## STATED TASK
Locate the word "bodies" in the material, then show every line that holds it.

## DATA EXCERPT
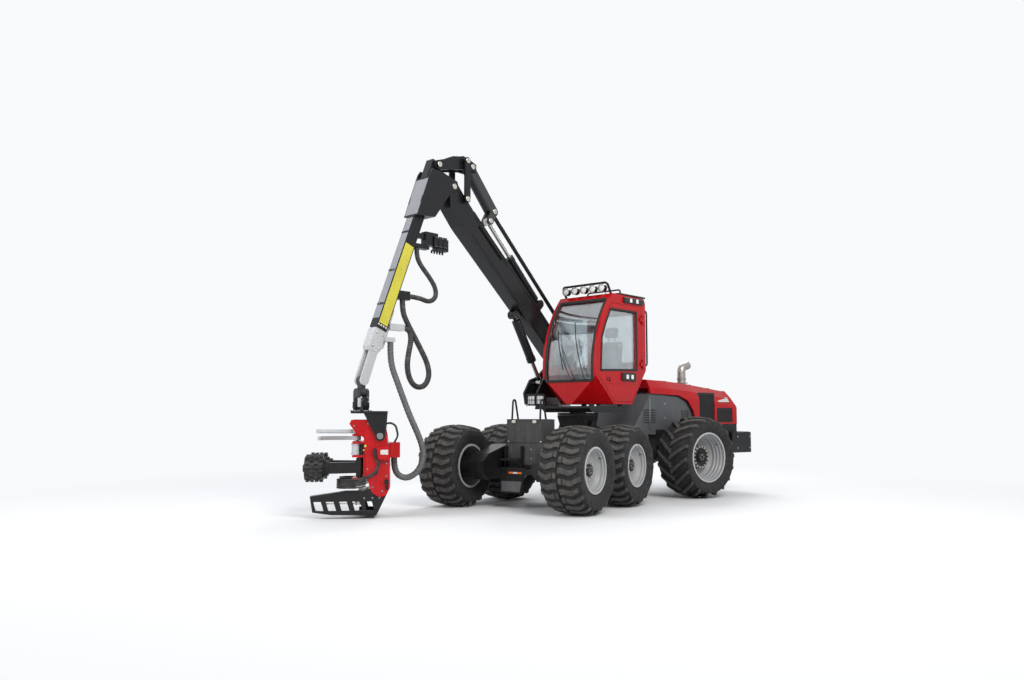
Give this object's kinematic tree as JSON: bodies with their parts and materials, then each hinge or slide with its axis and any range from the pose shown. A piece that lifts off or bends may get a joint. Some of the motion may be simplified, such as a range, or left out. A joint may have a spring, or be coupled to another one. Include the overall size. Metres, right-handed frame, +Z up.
{
  "type": "wheeled forestry harvester",
  "caption": "Articulated wheeled forestry harvester with a levelling cab, a jointed crane and a felling head that saws, delimbs and feeds stems.",
  "frame": {"origin": "on the ground, under the middle of the machine's bounding box as it stands", "axes": "+X forward along the front frame, +Y to the machine's left, +Z up"},
  "size_m": [8.9604, 4.6642, 5.9398],
  "materials": {
    "red_paint": "gloss",
    "black_paint": "satin",
    "dark_grey_paint": "satin",
    "grey_paint": "satin",
    "pale_steel": "satin",
    "chrome_rod": "polished",
    "bare_steel": "brushed",
    "tyre_rubber": "matte",
    "hose_rubber": "matte",
    "cab_glass": "clear",
    "seat_fabric": "matte",
    "black_plastic": "matte"
  },
  "bodies": {
    "front": {"front_frame": "dark_grey_paint", "tool_box": "dark_grey_paint", "ladder": "dark_grey_paint"},
    "bogie_left": {"bogie_left": "dark_grey_paint"},
    "bogie_right": {"bogie_right": "dark_grey_paint"},
    "rear": {"rear_frame": "dark_grey_paint", "rear_axle": "dark_grey_paint", "engine_hood": "red_paint", "side_panels": "grey_paint", "grilles": "black_plastic", "counterweight": "dark_grey_paint", "exhaust_stack": "bare_steel", "engine_block": "grey_paint"},
    "levelling": {"levelling_frame": "dark_grey_paint"},
    "turret": {"slew_platform": "dark_grey_paint", "cab_shell": "red_paint", "cab_windows": "cab_glass", "seat": "seat_fabric", "lamp_bar": "black_paint"},
    "door": {"cab_door": "red_paint", "door_window": "cab_glass"},
    "boom": {"main_boom": "black_paint"},
    "jib": {"jib": "black_paint", "valve_boxes": "black_paint", "hose_short": "hose_rubber", "hose_loop": "hose_rubber"},
    "extension": {"jib_extension": "pale_steel", "hose_head": "hose_rubber"},
    "rocker": {"rocker": "black_paint"},
    "top_link": {"top_link": "black_paint"},
    "push_link": {"push_link": "dark_grey_paint"},
    "stay": {"stay": "black_paint"},
    "jib_ram_barrel": {"jib_ram_barrel": "black_paint"},
    "jib_ram_rod": {"jib_ram_rod": "chrome_rod"},
    "lift_ram_barrel": {"lift_ram_barrel": "black_paint"},
    "lift_ram_rod": {"lift_ram_rod": "chrome_rod"},
    "hanger": {"hanger_link": "dark_grey_paint"},
    "rotator": {"rotator": "dark_grey_paint"},
    "bracket": {"tilt_bracket": "black_paint"},
    "head": {"head_frame": "red_paint", "saw_box": "black_paint"},
    "knife_left": {"knife_left": "pale_steel"},
    "knife_right": {"knife_right": "pale_steel"},
    "feed_arm_left": {"feed_arm_left": "black_paint"},
    "feed_arm_right": {"feed_arm_right": "black_paint"},
    "roller_left": {"feed_roller_left": "black_paint"},
    "roller_right": {"feed_roller_right": "black_paint"},
    "saw_bar": {"saw_bar": "bare_steel"},
    "wheel_front_left": {"tyre_front_left": "tyre_rubber", "rim_front_left": "grey_paint"},
    "wheel_front_right": {"tyre_front_right": "tyre_rubber", "rim_front_right": "grey_paint"},
    "wheel_middle_left": {"tyre_middle_left": "tyre_rubber", "rim_middle_left": "grey_paint"},
    "wheel_middle_right": {"tyre_middle_right": "tyre_rubber", "rim_middle_right": "grey_paint"},
    "wheel_rear_left": {"tyre_rear_left": "tyre_rubber", "rim_rear_left": "grey_paint"},
    "wheel_rear_right": {"tyre_rear_right": "tyre_rubber", "rim_rear_right": "grey_paint"}
  },
  "joints": [
    {"name": "bogie_left_rock", "type": "hinge", "parent": "front", "child": "bogie_left", "pos_m": [0.915, 0.645, 0.8], "axis": [0, 1, 0], "range_deg": [-15, 15]},
    {"name": "bogie_right_rock", "type": "hinge", "parent": "front", "child": "bogie_right", "pos_m": [0.915, -0.555, 0.8], "axis": [0, 1, 0], "range_deg": [-15, 15]},
    {"name": "wheel_front_left_spin", "type": "hinge", "parent": "bogie_left", "child": "wheel_front_left", "pos_m": [1.665, 1.195, 0.675], "axis": [0, 1, 0], "continuous": true},
    {"name": "wheel_front_right_spin", "type": "hinge", "parent": "bogie_right", "child": "wheel_front_right", "pos_m": [1.665, -1.105, 0.675], "axis": [0, 1, 0], "continuous": true},
    {"name": "wheel_middle_left_spin", "type": "hinge", "parent": "bogie_left", "child": "wheel_middle_left", "pos_m": [0.165, 1.195, 0.675], "axis": [0, 1, 0], "continuous": true},
    {"name": "wheel_middle_right_spin", "type": "hinge", "parent": "bogie_right", "child": "wheel_middle_right", "pos_m": [0.165, -1.105, 0.675], "axis": [0, 1, 0], "continuous": true},
    {"name": "wheel_rear_left_spin", "type": "hinge", "parent": "rear", "child": "wheel_rear_left", "pos_m": [-1.90192, 1.74812, 0.74], "axis": [0.342, 0.9397, 0], "continuous": true},
    {"name": "wheel_rear_right_spin", "type": "hinge", "parent": "rear", "child": "wheel_rear_right", "pos_m": [-2.68856, -0.41317, 0.74], "axis": [0.342, 0.9397, 0], "continuous": true},
    {"name": "articulation", "type": "hinge", "parent": "front", "child": "rear", "pos_m": [-0.585, 0.045, 0.83], "axis": [0, 0, 1], "range_deg": [-20, 60]},
    {"name": "levelling_tilt", "type": "hinge", "parent": "front", "child": "levelling", "pos_m": [-0.485, 0.045, 1.35], "axis": [0, 1, 0], "range_deg": [-8, 12]},
    {"name": "slewing", "type": "hinge", "parent": "levelling", "child": "turret", "pos_m": [-0.485, 0.045, 1.49], "axis": [0, 0, 1], "range_deg": [-100, 120]},
    {"name": "cab_door_hinge", "type": "hinge", "parent": "turret", "child": "door", "pos_m": [-1.21104, 1.02395, 2.85], "axis": [0, 0, -1], "range_deg": [-85, 0]},
    {"name": "boom_lift", "type": "hinge", "parent": "turret", "child": "boom", "pos_m": [-1.0584, -0.61546, 2.5], "axis": [-0.1736, -0.9848, 0], "range_deg": [-30, 33]},
    {"name": "jib_swing", "type": "hinge", "parent": "boom", "child": "jib", "pos_m": [1.90587, -1.13815, 5.35], "axis": [0.1736, 0.9848, 0], "range_deg": [-95, 8]},
    {"name": "jib_telescope", "type": "slide", "parent": "jib", "child": "extension", "axis": [-0.3596, 0.0634, 0.931], "range_m": [-1.5, 0], "deforming": ["hose_loop"]},
    {"name": "rocker_pivot", "type": "hinge", "parent": "boom", "child": "rocker", "pos_m": [1.63997, -1.09126, 5.18], "axis": [0.1736, 0.9848, 0], "range_deg": [-57.1, 4.9]},
    {"name": "top_link_pivot", "type": "hinge", "parent": "rocker", "child": "top_link", "pos_m": [1.63997, -1.09126, 5.85], "axis": [0.1736, 0.9848, 0], "range_deg": [-2.3, 26.5]},
    {"name": "push_link_pivot", "type": "hinge", "parent": "top_link", "child": "push_link", "pos_m": [1.44301, -1.05653, 5.8], "axis": [0.1736, 0.9848, 0], "range_deg": [-2.2, 25.9]},
    {"name": "stay_pivot", "type": "hinge", "parent": "turret", "child": "stay", "pos_m": [-1.45232, -0.546, 2.86], "axis": [-0.1736, -0.9848, 0], "range_deg": [-30, 33]},
    {"name": "jib_ram_pivot", "type": "hinge", "parent": "boom", "child": "jib_ram_barrel", "pos_m": [-0.37691, -0.73563, 3.588], "axis": [0.1736, 0.9848, 0], "range_deg": [-0.48, 0.05]},
    {"name": "jib_ram_slide", "type": "slide", "parent": "jib_ram_barrel", "child": "jib_ram_rod", "axis": [0.6989, -0.1232, 0.7045], "range_m": [-0.642, 0.055]},
    {"name": "lift_ram_pivot", "type": "hinge", "parent": "boom", "child": "lift_ram_barrel", "pos_m": [0.28586, -0.85249, 3.325], "axis": [-0.1736, -0.9848, 0], "range_deg": [-0.61, 0.67]},
    {"name": "lift_ram_slide", "type": "slide", "parent": "lift_ram_barrel", "child": "lift_ram_rod", "axis": [-0.5097, 0.0899, -0.8556], "range_m": [-0.378, 0.416]},
    {"name": "hanger_swing", "type": "hinge", "parent": "extension", "child": "hanger", "pos_m": [3.62929, -1.44203, 2.03], "axis": [-0.1736, -0.9848, 0], "range_deg": [-27, 45], "deforming": ["hose_head"]},
    {"name": "cross_swing", "type": "hinge", "parent": "hanger", "child": "rotator", "pos_m": [3.62929, -1.44203, 1.85], "axis": [0.9848, -0.1736, 0], "range_deg": [-25, 25], "deforming": ["hose_head"]},
    {"name": "rotator_spin", "type": "hinge", "parent": "rotator", "child": "bracket", "pos_m": [3.62929, -1.44203, 1.56], "axis": [0, 0, 1], "range_deg": [-180, 180], "deforming": ["hose_head"]},
    {"name": "head_tilt", "type": "hinge", "parent": "bracket", "child": "head", "pos_m": [3.43645, -1.21222, 1.2], "axis": [0.766, 0.6428, 0], "range_deg": [0, 100], "deforming": ["hose_head"]},
    {"name": "knife_left_close", "type": "hinge", "parent": "head", "child": "knife_left", "pos_m": [3.83638, -1.34658, 1.2], "axis": [0, 0, -1], "range_deg": [0, 45]},
    {"name": "feed_arm_left_swing", "type": "hinge", "parent": "head", "child": "feed_arm_left", "pos_m": [3.78249, -1.31347, 0.74], "axis": [0, 0, 1], "range_deg": [-8, 25]},
    {"name": "roller_left_spin", "type": "hinge", "parent": "feed_arm_left", "child": "roller_left", "pos_m": [4.26775, -1.68954, 0.74], "axis": [0.6428, -0.766, 0], "continuous": true},
    {"name": "knife_right_close", "type": "hinge", "parent": "head", "child": "knife_right", "pos_m": [3.49932, -1.62941, 1.2], "axis": [0, 0, 1], "range_deg": [0, 45]},
    {"name": "feed_arm_right_swing", "type": "hinge", "parent": "head", "child": "feed_arm_right", "pos_m": [3.47608, -1.57059, 0.74], "axis": [0, 0, -1], "range_deg": [-8, 25]},
    {"name": "roller_right_spin", "type": "hinge", "parent": "feed_arm_right", "child": "roller_right", "pos_m": [3.76216, -2.11378, 0.74], "axis": [0.6428, -0.766, 0], "continuous": true},
    {"name": "saw_swing", "type": "hinge", "parent": "head", "child": "saw_bar", "pos_m": [3.78632, -1.31026, 0.216], "axis": [0, 0, 1], "range_deg": [-80, 0]}
  ],
  "couplings": [
    {"joint": "rocker_pivot", "follows": "jib_swing", "ratio": 0.6},
    {"joint": "top_link_pivot", "follows": "jib_swing", "ratio": -0.278},
    {"joint": "push_link_pivot", "follows": "jib_swing", "ratio": -0.272},
    {"joint": "jib_ram_pivot", "follows": "jib_swing", "ratio": 0.005},
    {"joint": "jib_ram_slide", "follows": "jib_swing", "m_per_rad": 0.386},
    {"joint": "stay_pivot", "follows": "boom_lift", "ratio": 0.99},
    {"joint": "lift_ram_pivot", "follows": "boom_lift", "ratio": 0.02},
    {"joint": "lift_ram_slide", "follows": "boom_lift", "m_per_rad": 0.72}
  ]
}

## WORKED ANSWER
Give this object's kinematic tree as JSON: bodies with their parts and materials, then each hinge or slide with its axis and any range from the pose shown. A piece that lifts off or bends may get a joint. Some of the motion may be simplified, such as a range, or left out. A joint may have a spring, or be coupled to another one. Include the overall size. Metres, right-handed frame, +Z up.
  "bodies": {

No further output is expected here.